In our analysis, the landraces tended to resemble the composite cross populations more than the wild ones. This was mainly due to the more prominent role of two-locus effects. At the two-locus level, each set of populations displayed a distinct LD pattern, with landraces tending to a “hybrid” pattern between wild and composite cross populations. Bulked hybrid populations such as composite crosses have been proposed as a model system for studying the evolution of genetic diversity and co-evolution with biotic factors, for the conservation in situ of agro-biodiversity (Brown 2000). However, our results suggest that neither wild populations nor composite crosses are complete mimics of landraces. Specifically, the multilocus structure of composite crosses seemed to be partly associated with systematic, repeatable selection (high MD and significant positive AI) (Brown and Feldman 1981). In contrast, wild populations showed a pattern consistent with the hypothesis that founder effects (or epistatic localised diversifying selection) might dominate (high VD and positive CI). In the SBL populations, on one hand we observed a pattern of LD that indicates systematic repeatable selection, similar to composite crosses. On the other hand, similar to wild populations a prominent role of genetic drift or founder effect, and diversifying selection was found.

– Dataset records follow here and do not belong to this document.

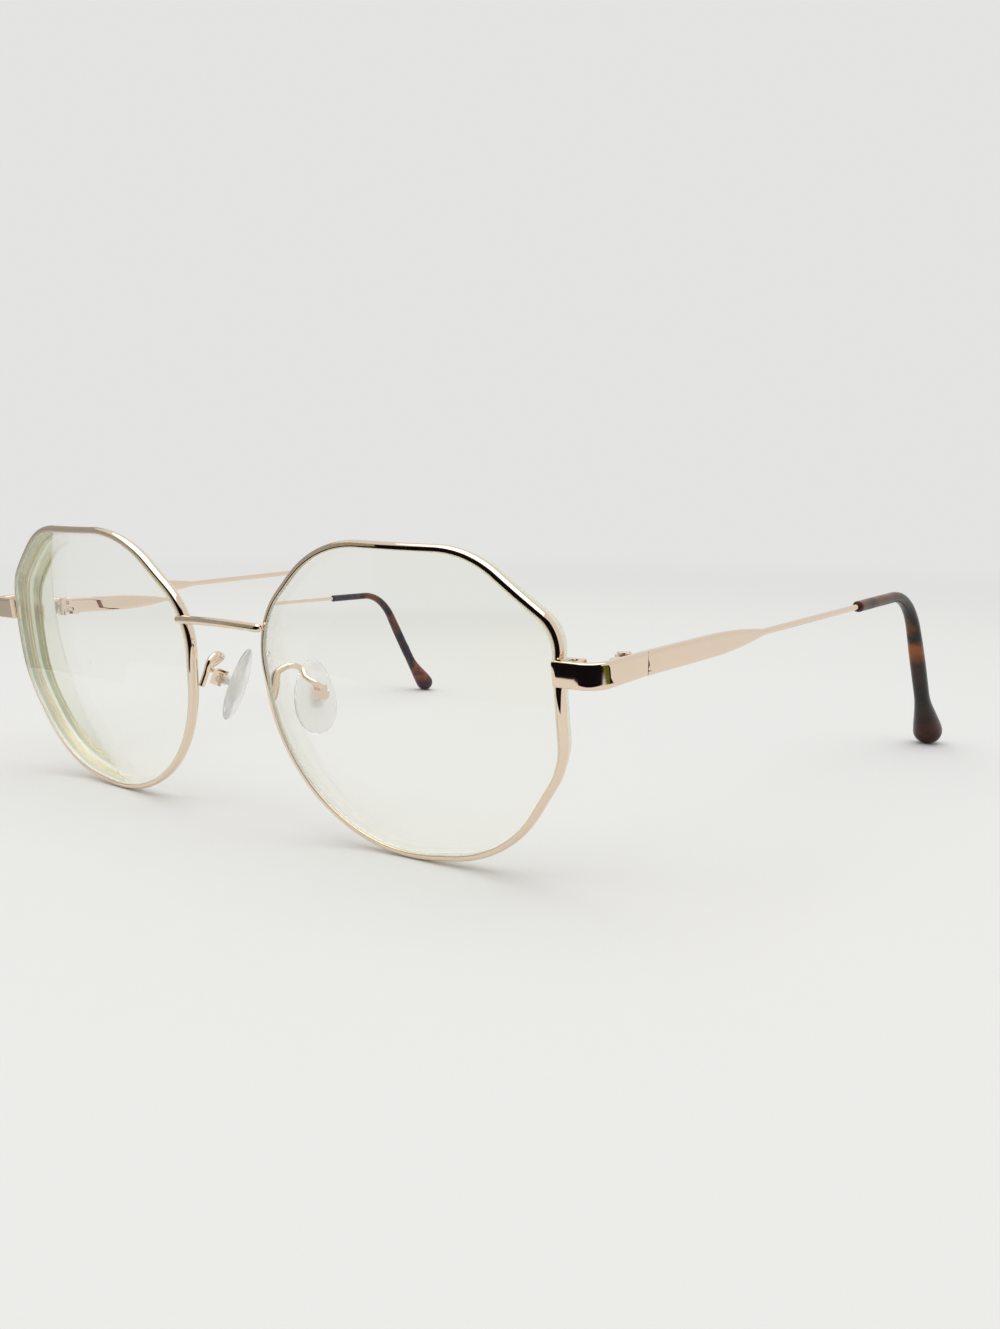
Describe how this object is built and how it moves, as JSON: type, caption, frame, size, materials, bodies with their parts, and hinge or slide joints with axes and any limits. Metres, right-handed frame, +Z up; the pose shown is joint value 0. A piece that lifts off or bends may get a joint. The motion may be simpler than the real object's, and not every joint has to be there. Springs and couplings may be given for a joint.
{
  "type": "eyeglasses",
  "caption": "Metal eyeglasses with octagonal full rims, a wire bridge, rocking nose pads on looped arms, and temples that fold on screwed hinges and end in curved ear tips.",
  "frame": {"origin": "centre of the overall box, on the level that the rims and the temple tips stand on", "axes": "+X towards the wearer's left temple, +Y from the front back to the temple tips, +Z up"},
  "size_m": [0.1402, 0.1456, 0.0473],
  "materials": {
    "frame_metal": "polished nickel alloy with a pale rose gold plating",
    "screw_steel": "turned stainless steel",
    "lens_glass": "clear, faintly green at the edge, with an antireflection coating",
    "tip_acetate": "polished tortoise acetate, dark brown with amber patches",
    "pad_insert": "hard grey-clear plastic",
    "pad_silicone": "soft milky clear silicone"
  },
  "bodies": {
    "front": {"left_rim": "frame_metal", "right_rim": "frame_metal", "bridge": "frame_metal", "left_end_piece": "frame_metal", "right_end_piece": "frame_metal", "left_upper_closing_block": "frame_metal", "right_upper_closing_block": "frame_metal", "left_lower_closing_block": "frame_metal", "right_lower_closing_block": "frame_metal", "left_closing_screw": "screw_steel", "right_closing_screw": "screw_steel", "left_lens": "lens_glass", "right_lens": "lens_glass", "left_front_hinge_leaf": "frame_metal", "right_front_hinge_leaf": "frame_metal", "left_hinge_screw": "screw_steel", "right_hinge_screw": "screw_steel", "left_pad_arm": "frame_metal", "right_pad_arm": "frame_metal", "left_pad_box": "frame_metal", "right_pad_box": "frame_metal", "left_pad_screw": "screw_steel", "right_pad_screw": "screw_steel"},
    "left_temple_arm": {"left_temple": "frame_metal", "left_temple_tip": "tip_acetate", "left_temple_hinge_leaf": "frame_metal"},
    "right_temple_arm": {"right_temple": "frame_metal", "right_temple_tip": "tip_acetate", "right_temple_hinge_leaf": "frame_metal"},
    "left_pad": {"left_nose_pad": "pad_silicone", "left_pad_core": "pad_insert"},
    "right_pad": {"right_nose_pad": "pad_silicone", "right_pad_core": "pad_insert"}
  },
  "joints": [
    {"name": "left_temple_fold", "type": "hinge", "parent": "front", "child": "left_temple_arm", "pos_m": [0.0665, -0.05841, 0.03106], "axis": [0, 0, 1], "range_deg": [0, 90]},
    {"name": "right_temple_fold", "type": "hinge", "parent": "front", "child": "right_temple_arm", "pos_m": [-0.0665, -0.05841, 0.03106], "axis": [0, 0, -1], "range_deg": [0, 81]},
    {"name": "left_pad_rock", "type": "hinge", "parent": "front", "child": "left_pad", "pos_m": [0.01155, -0.06123, 0.02198], "axis": [0.4695, 0.8829, 0], "range_deg": [-10, 10]},
    {"name": "right_pad_rock", "type": "hinge", "parent": "front", "child": "right_pad", "pos_m": [-0.01155, -0.06123, 0.02198], "axis": [-0.4695, 0.8829, 0], "range_deg": [-10, 10]}
  ]
}
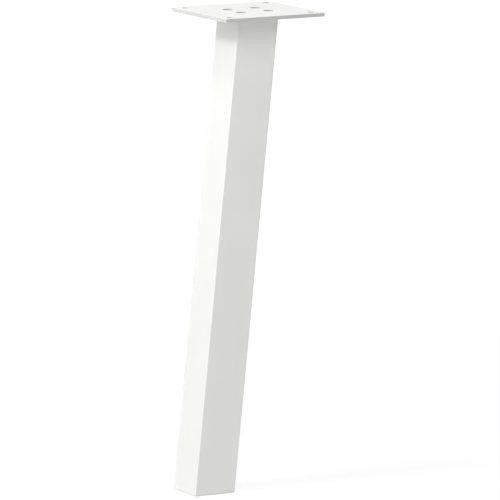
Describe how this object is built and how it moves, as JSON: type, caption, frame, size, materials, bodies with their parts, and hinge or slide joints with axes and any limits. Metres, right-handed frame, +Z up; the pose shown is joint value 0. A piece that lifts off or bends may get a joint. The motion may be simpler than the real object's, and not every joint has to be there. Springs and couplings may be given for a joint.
{
  "type": "square metal table leg",
  "caption": "Square steel tube table leg that leans outward under a flat square screw plate, sawn level for the floor, with a plastic end plug, powder coated white.",
  "frame": {"origin": "centre of the mounting plate's top face, which meets the underside of a table", "axes": "+Z up out of the plate's top face; X and Y along the plate's sides; the leg leans towards -X on its way down to the floor"},
  "size_m": [0.1148, 0.1, 0.43],
  "materials": {
    "powder_coated_steel": "warm white powder coat on steel, fine satin, faint orange peel",
    "plug_plastic": "white moulded polyethylene, matt"
  },
  "bodies": {
    "root": {"mounting_plate": "powder_coated_steel", "leg_tube": "powder_coated_steel", "weld_bead": "powder_coated_steel", "end_plug": "plug_plastic"}
  },
  "joints": []
}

When allele frequencies differ among populations, population subdivision might generate a reduction of heterozygosity (WH) and/or non-random associations between alleles at multiple loci (WC). Whereas both for SBL and composite crosses, the WC was greater than WH (seven- and twofold, respectively), the contrary was true for wild populations. This suggests that, wild populations may have had more time to “accumulate” recombination events that led to a reduction of the association between alleles at two or more loci. Under this scenario, an appreciable amount of LD persists in SBL and composite crosses even without selection. Similar results are expected for predominantly inbreeding species, such as barley, because associations among haplotypes that are generated by mutation and random genetic drift can persist in inbred and partially isolated subpopulations (Allard 1999; Morrell et al. 2005).

Conclusions

The relatively low level of LD found in the SBL populations is a desirable property for association mapping studies. However, the high variance of disequilibrium among populations means that barley lines should not be pooled indiscriminately and indicates the need to control for the presence of population structure when conducting association studies. The multilocus analyses revealed features of SBL midway between wild and composite cross populations. This result begs the question of whether the observed pattern of LD is the signature of “evolutionarily sustainable production” that has led to the formation of landraces. Further comparative studies are needed to test this hypothesis.